Solid $13 Billion 30-Year Treasury Long Bond Auction

Updated
US Treasury building
US Treasury building

Today's 30-Year Treasury Bond auction, the long bond auction, managed to look better than yesterday's 10-year Treasury Note auction. Yesterday's tone looked as though it was going to set a dismal tone for longer-term bond yields as thirty-year auctions are generally not participated in by the public as much as various note auctions.

Today's bonds were technically 29-years and 10-months to maturity (November 2042). The 2.75% coupon saw its highest yield bids at 3.070%. The bond prices went off at $93.77221, with a median yield of 3.032% and a low yield of 2.98%. Today's auction was for roughly $13 billion. Some $36 billion was tendered, and primary dealers saw $5.91 billion of their bids accepted. Only $2.163 billion was accepted from direct bidders and $4.916 billion was accepted from indirect bidders.

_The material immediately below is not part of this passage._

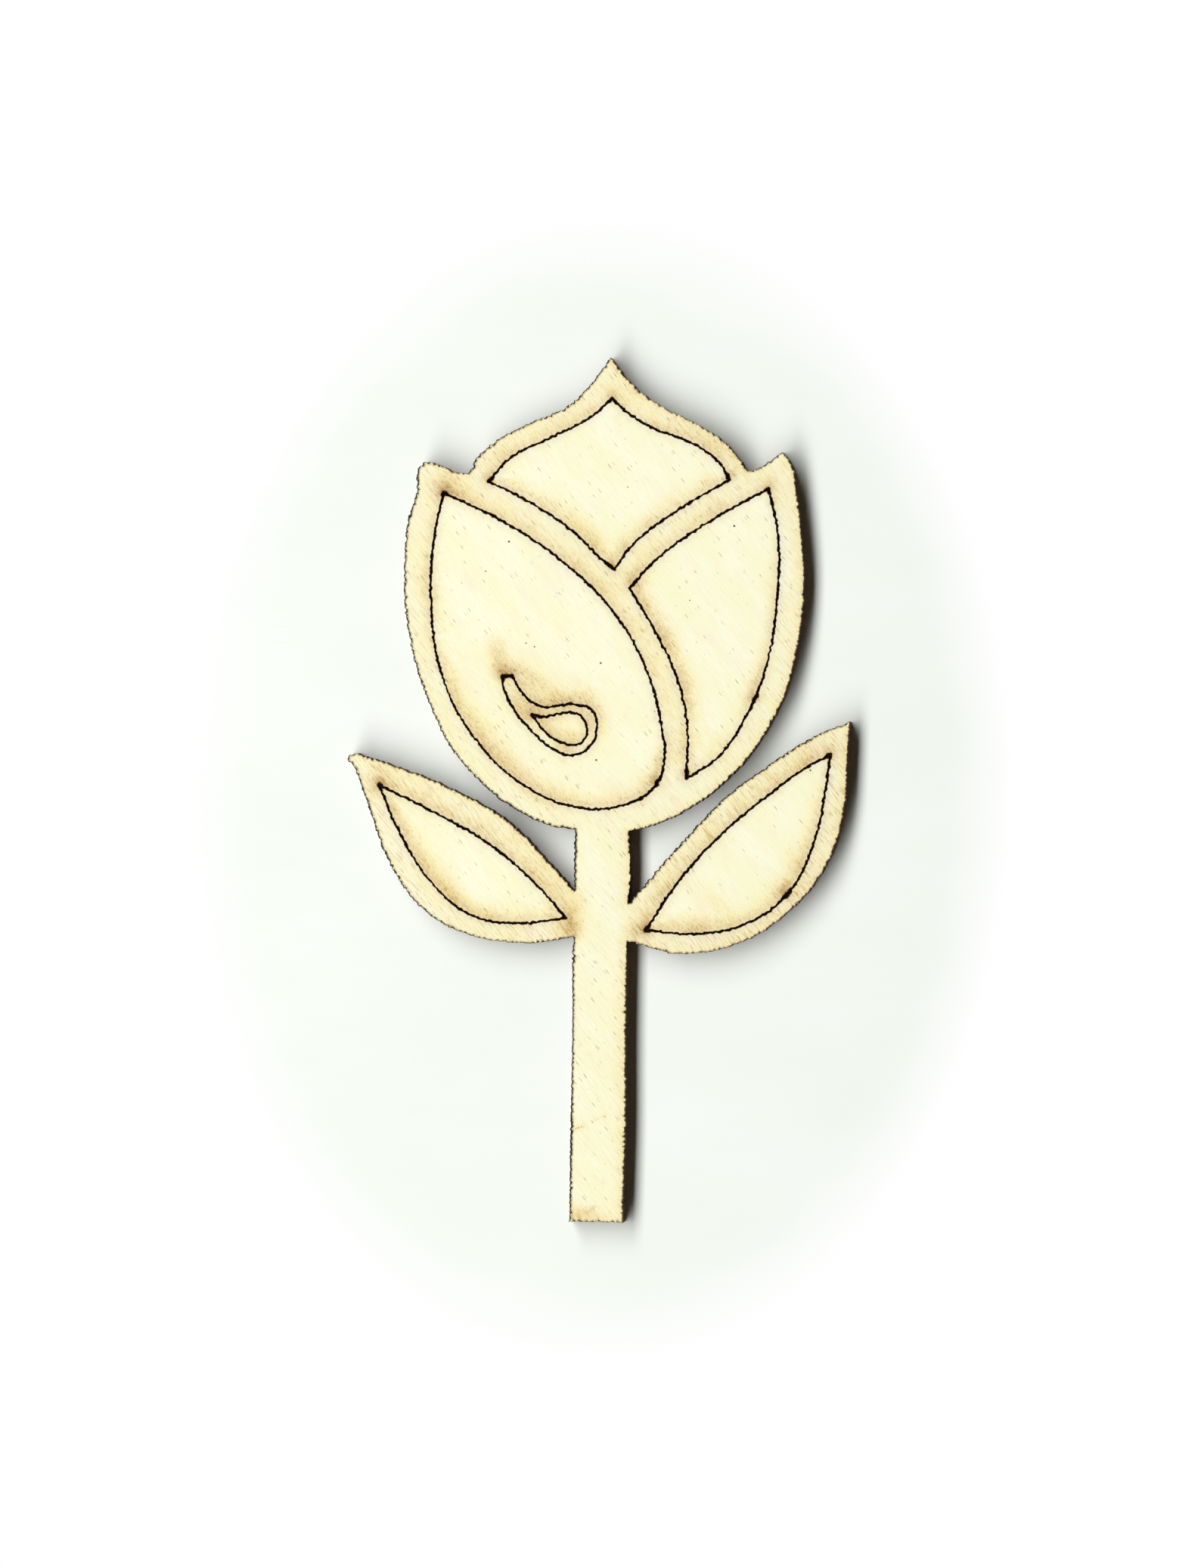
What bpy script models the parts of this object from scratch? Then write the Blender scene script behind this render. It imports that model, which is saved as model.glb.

Yahoo! Finance shows the 30-year bond yield at 3.06% today and the 10-year yield at 1.88%. This would be considered a very good auction, particularly considering a poor 10-year auction yesterday.

Bond yields are higher than they were a month ago but lower than when the surge higher in rates was seen. We have evaluated how to trade the next great short as the Treasury's long bond, but the devil is in trying to figure out just how long it will take for that to unfold.